Scholars have traditionally assumed that the Lowlands' present-day climate had 'always been the same, all through Maya prehistory and history,' but palaeoclimatic research has 'challenged this assumption, revealing far more climatic fluctuation than previously anticipated.' In particular, climate proxies from Quintana Rooan lakes and Belizean caves have provided 'a continuous record of climate changes for the Maya Lowlands extending over a period of 3,500 years.' These have revealed, for instance, particularly severe or prolonged droughts during AD 200–300, 420, 820–870, 930, and 1020–1100, some of which are thought to have played a part in the collapse of various ancient cities.

== Geology ==

=== Morphology ===
==== Provinces ====

The Lowlands are thought to fully or partially encompass at least eleven geologic provinces. (Note: Alternative divisions of the Lowlands into geologic provinces have been offered, for instance, by Bundschuh & Alvarado 2012.) Notably, the northern and central Lowlands 'encompass the most extensive karstlands of the North American continent' i.e. the Yucatán Platform.

Geologic provinces within the Maya Lowlands per 21st century literature. (Note: USGS No. is the unique USGS province number as per French & Schenk 2004 and French & Schenk 2006.)
| USGS No. | Name | Location | Notes |
| 5308 | Yucatán Platform | northern Lowlands | – |
| 6117 | Greater Antilles Deformed Belt | offshore Lowlands | – |
| 6120 | Cayman Trough | southern Lowlands | – |
| 6125 | Maya Mountains | central Lowlands | – |
| 5305 | Villahermosa Uplift | western Lowlands | – |
| 5306 | Macuspana Basin | western Lowlands | – |
| 5304 | Saline–Comalcalco Basin | western Lowlands | – |
| 5302 | Veracruz Basin | western Lowlands | – |
| 5303 | Tuxla Uplift | western Lowlands | – |
| 5311 | Chiapas Massif | western Lowlands | – |
| 5310 | Sierra Madre de Chiapas–Peten Foldbelt | southern Lowlands | – |

==== Basins ====
The Lowlands are believed to fully or partially comprehend at least four sedimentary basins.

Sedimentary basins within the Maya Lowlands per 21st century literature. (Note: Evenick ID is the unique basin identifier ie UBI as per Evenick 2021.)
| Evenick ID | Name | Location | Notes |
| 119 | Campeche | northern Lowlands | – |
| 519 | Peten–Corozal | central Lowlands | – |
| 757 | Yucatán | northern Lowlands | – |
| 647 | Sureste | western Lowlands | – |

=== Tectonics ===
The Lowlands lie wholly within the Maya Block of the North American Plate.

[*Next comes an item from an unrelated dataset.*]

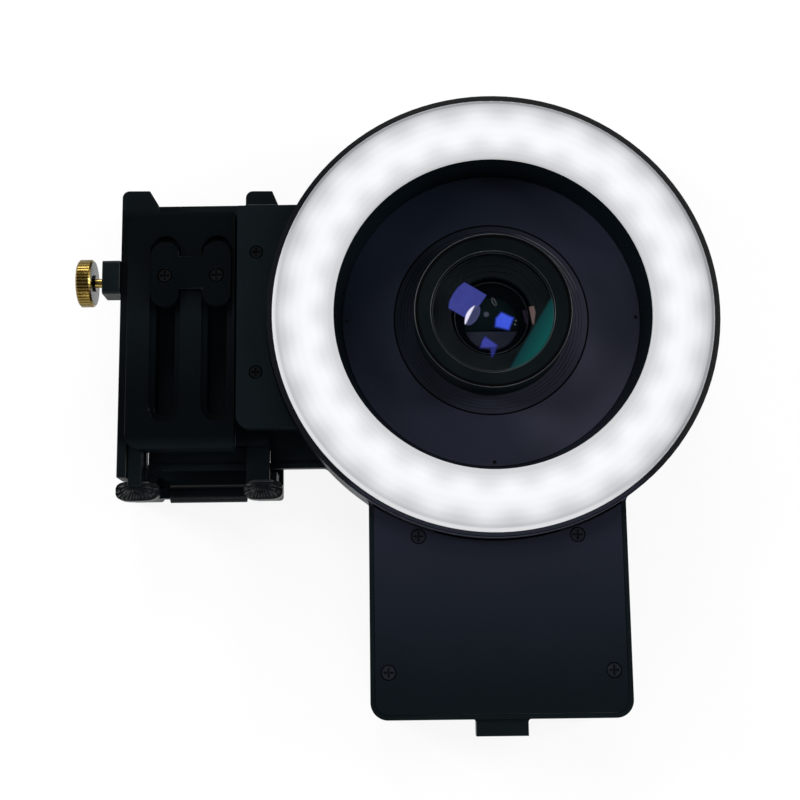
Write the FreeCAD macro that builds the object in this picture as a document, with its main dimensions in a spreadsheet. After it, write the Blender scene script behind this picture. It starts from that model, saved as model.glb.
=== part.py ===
# Phone ring light: a close-up lens inside a ring of light, on a clamp that grips a phone.
# It lies on its back with the light facing up. Lengths are in millimetres.
# The origin is on the optical axis, level with the front edge of the light's rim.
# +X is right and +Y is up as the light is seen from the front, and +Z points out of the lens.
import FreeCAD
import Part
import Sketcher
import math
import os
import re
from collections import namedtuple

SIZES = {
    # Bowl of the light head
    "ring_radius": 60.0,
    "rim_width": 1.35,
    "head_depth": 14.8,
    "floor_thickness": 2.0,
    "port_radius": 21.2,
    "root_inset": 20.0,
    "static_gap": 0.1,
    "moving_gap": 0.3,
    "press_gap": 0.02,
    "thread_gap": 0.05,
    "hole_gap": 0.15,
    "head_gap": 0.12,
    "head_bevel": 0.25,
    "driver_width": 0.5,
    "driver_depth": 0.6,
    "driver_inset": 0.6,
    "pilot_floor": 1.0,
    # Diffuser, inner cone and lens plate
    "diffuser_width": 17.7,
    "diffuser_thickness": 1.5,
    "diffuser_proud": 0.5,
    "diffuser_rounding": 0.45,
    "cone_taper": 2.0,
    "cone_wall": 1.4,
    "plate_depth": 9.5,
    "plate_thickness": 2.0,
    "plate_ledge": 2.4,
    "pin_radius": 0.5,
    "pin_length": 2.8,
    "pin_inset": 1.2,
    # Ring circuit board, lights and reflector
    "board_thickness": 1.4,
    "board_depth": 6.6,
    "board_edge_gap": 0.2,
    "board_screw_reach": 8.2,
    "board_screw_count": 3,
    "board_screw_radius": 0.75,
    "board_screw_head_radius": 1.6,
    "board_screw_head_height": 0.8,
    "board_screw_grip": 3.0,
    "board_boss_radius": 2.2,
    "reflector_sheet": 0.5,
    "light_count": 25,
    "light_inner_reach": 4.2,
    "light_outer_reach": 12.2,
    "light_length": 3.5,
    "light_width": 2.8,
    "light_height": 0.9,
    # Lens
    "flange_radius": 26.2,
    "flange_foot_radius": 29.0,
    "barrel_radius": 20.6,
    "barrel_collar_radius": 21.0,
    "barrel_fit": 0.05,
    "barrel_rear_depth": 14.3,
    "barrel_bore_radius": 16.2,
    "barrel_groove_count": 6,
    "barrel_groove_depth": 0.35,
    "barrel_groove_width": 0.35,
    "front_ring_radius": 21.05,
    "front_ring_height": 0.9,
    "front_ring_length": 3.0,
    "funnel_mouth_radius": 20.3,
    "funnel_throat_radius": 16.4,
    "funnel_depth": 1.6,
    "front_ring_bevel": 0.25,
    "front_glass_recess": 0.9,
    "glass_rim": 1.0,
    "front_glass_radius": 17.2,
    "front_glass_edge": 1.8,
    "front_glass_crown": 1.3,
    "baffle_aperture_radius": 10.9,
    "baffle_depth": 3.9,
    "baffle_length": 3.6,
    "baffle_step_count": 3,
    "baffle_step_height": 0.55,
    "baffle_land": 1.0,
    "lens_land": 2.0,
    "lens_land_radius": 14.6,
    "rear_glass_edge": 2.0,
    "rear_glass_crown": 0.9,
    "rear_aperture_radius": 12.0,
    "rear_flare": 3.0,
    # Foam ring behind the camera port
    "foam_thickness": 0.6,
    "foam_inner_radius": 23.0,
    "foam_outer_radius": 36.0,
    # Battery box
    "box_half_width": 33.4,
    "box_length": 45.7,
    "box_face_depth": 2.5,
    "box_back_depth": 26.2,
    "box_deep_overlap": 4.0,
    "box_wall": 1.9,
    "box_corner_radius": 4.5,
    "box_neck_radius": 2.0,
    "box_seam_inset": 1.15,
    "box_cover_thickness": 1.8,
    "box_cover_gap": 0.12,
    "box_cover_arc_gap": 0.5,
    "wire_hole_half_width": 4.0,
    "wire_hole_height": 3.0,
    "upper_screw_x": 20.6,
    "upper_screw_reach": 2.85,
    "lower_screw_side": 4.7,
    "lower_screw_rise": 11.9,
    "boss_radius": 2.7,
    "box_screw_head_radius": 1.9,
    "box_screw_head_height": 1.1,
    "box_screw_length": 8.0,
    "box_screw_radius": 0.95,
    # Charging tab and socket
    "tab_half_width": 6.6,
    "tab_length": 4.2,
    "tab_face_depth": 2.9,
    "tab_thickness": 6.6,
    "tab_neck_radius": 0.8,
    "socket_half_width": 4.47,
    "socket_half_height": 1.63,
    "socket_wall": 0.3,
    "socket_length": 9.0,
    "socket_corner": 1.45,
    "socket_floor": 1.0,
    "tongue_recess": 0.8,
    "tongue_half_width": 3.35,
    "tongue_thickness": 0.7,
    # Cells and control board
    "cell_side": 9.4,
    "cell_length": 33.0,
    "socket_cover_gap": 0.24,
    "cell_count": 2,
    "cell_rounding": 1.0,
    "cell_rise": 6.2,
    "tape_thickness": 0.5,
    "tape_side": 15.4,
    "tape_length": 24.0,
    "control_board_thickness": 1.2,
    "control_board_side": 13.4,
    "control_board_length": 34.0,
    # Buttons in the right wall
    "button_radius": 2.9,
    "button_flange_radius": 3.7,
    "button_flange_thickness": 0.9,
    "button_travel": 0.5,
    "button_bevel": 0.3,
    "button_depth": 13.0,
    "button_pitch": 10.5,
    "button_first_reach": 6.5,
    "switch_half_width": 2.6,
    "switch_height": 1.9,
    "plunger_height": 0.5,
    "plunger_radius": 1.2,
    "switch_board_thickness": 1.2,
    "switch_board_margin": 3.3,
    "pipe_radius": 0.8,
    "pipe_flange": 0.6,
    "pipe_rise": 6.2,
    # Arm
    "arm_top": 33.8,
    "arm_bottom": 39.7,
    "arm_thickness": 2.8,
    "arm_corner_radius": 1.0,
    "arm_neck_radius": 2.0,
    "arm_groove_y": 38.0,
    "arm_groove_width": 0.9,
    "arm_groove_depth": 0.4,
    # Cover block over the arm
    "block_top": 30.9,
    "block_bottom": 30.2,
    "block_face_depth": 3.0,
    "block_thickness": 3.9,
    "block_corner_radius": 3.7,
    "block_top_radius": 0.6,
    "block_ring_gap": 0.25,
    "block_upper_screw_y": 17.8,
    "block_lower_screw_y": 15.1,
    "block_post_radius": 2.1,
    "block_screw_head_radius": 1.75,
    "block_screw_head_height": 1.0,
    "block_screw_length": 6.0,
    "block_screw_radius": 0.8,
    # Clamp body
    "clamp_face_depth": 4.4,
    "clamp_top": 29.8,
    "clamp_bottom": 35.1,
    "clamp_corner_radius": 4.0,
    "clamp_travel": 8.0,
    "rail_face_depth": 6.2,
    "rail_bottom": 42.4,
    "strip_face_depth": 7.2,
    "corner_bottom": 34.2,
    "corner_height": 8.5,
    "corner_rounding": 2.5,
    "edge_radius": 1.0,
    "core_wall": 2.0,
    "slot_half_width": 2.6,
    "slot_bottom": 26.2,
    "channel_half_width": 4.1,
    "channel_depth": 1.4,
    "channel_top": 23.0,
    "channel_bottom": 27.8,
    # Upper hooks and pads
    "hook_top": 36.45,
    "hook_waist": 32.4,
    "right_hook_face_depth": 7.5,
    "hook_corner_radius": 1.9,
    "lip_thickness": 2.0,
    "upper_lip_reach": 26.4,
    "phone_top": 30.0,
    "phone_bottom": 40.3,
    "pad_side_inset": 0.4,
    "pad_groove_width": 0.6,
    "pad_groove_depth": 0.5,
    "pad_groove_pitch": 1.5,
    # Slider
    "slider_screw_y": 11.7,
    "slider_top": 21.1,
    "slider_bottom": 3.2,
    "slider_proud": 1.2,
    "slider_bridge_top": 16.9,
    "slider_bridge_bottom": 8.0,
    "slider_boss_radius": 2.2,
    "slider_screw_head_radius": 1.9,
    "slider_screw_head_height": 1.2,
    "slider_screw_recess": 0.2,
    "slider_screw_radius": 1.2,
    "insert_radius": 2.3,
    # Lower jaw
    "tongue_face_depth": 6.7,
    "tongue_back_depth": 10.5,
    "tongue_top": 24.6,
    "jaw_closing": 0.5,
    "neck_top": 30.6,
    "neck_face_depth": 8.4,
    "neck_back_depth": 10.4,
    "rod_top": 6.0,
    "rod_radius": 1.0,
    "rod_fit": 0.05,
    "rod_lug_wall": 0.35,
    "rod_lug_height": 3.0,
    "foot_top": 43.7,
    "foot_bottom": 46.8,
    "foot_face_depth": 7.6,
    "lower_lip_reach": 36.5,
    "boot_side": 1.25,
    "boot_front": 0.6,
    "boot_top": 0.4,
    "boot_bottom": 1.6,
    "boot_radius": 2.2,
    "beam_y": 45.5,
    "beam_half": 1.3,
    "beam_depth": 18.6,
    "sleeve_radius": 2.4,
    "sleeve_wall": 0.3,
    "sleeve_end_gap": 1.7,
    # Lock
    "lock_y": 11.15,
    "lock_depth": 8.6,
    "lock_block_top": 16.6,
    "lock_block_bottom": 7.4,
    "lock_block_front": 4.6,
    "lock_block_back": 13.4,
    "lock_shaft_radius": 1.25,
    "lock_fit": 0.05,
    "lock_insert_radius": 2.6,
    "lock_head_radius": 6.45,
    "lock_head_bevel": 0.5,
    "lock_dish_radius": 4.4,
    "lock_dish_depth": 0.5,
    "lock_collar_radius": 2.25,
    "lock_collar_length": 0.5,
    "lock_tip_gap": 0.35,
    "lock_insert_proud": 0.3,
    "knurl_count": 44,
    "knurl_depth": 0.4,
    "knurl_width": 0.55,
}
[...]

They notably house the Ticul Fault to the north, the Rio Hondo, Yucatán Channel, and Maya Mountain Faults to the east, and a portion of the Motagua–Polochic Fault Zone to the south.

=== Stratigraphy ===

In the northern and central Lowlands, encompassed within the Yucatán Platform, mean crustal thickness increases from 12–16 miles (20–25 km) in the north to 19–25 miles (30–40 km) in the south. These portions of the Lowlands are blanketed by a carbonate sedimentary cover reaching a mean thickness of up to some 4 miles (6 km).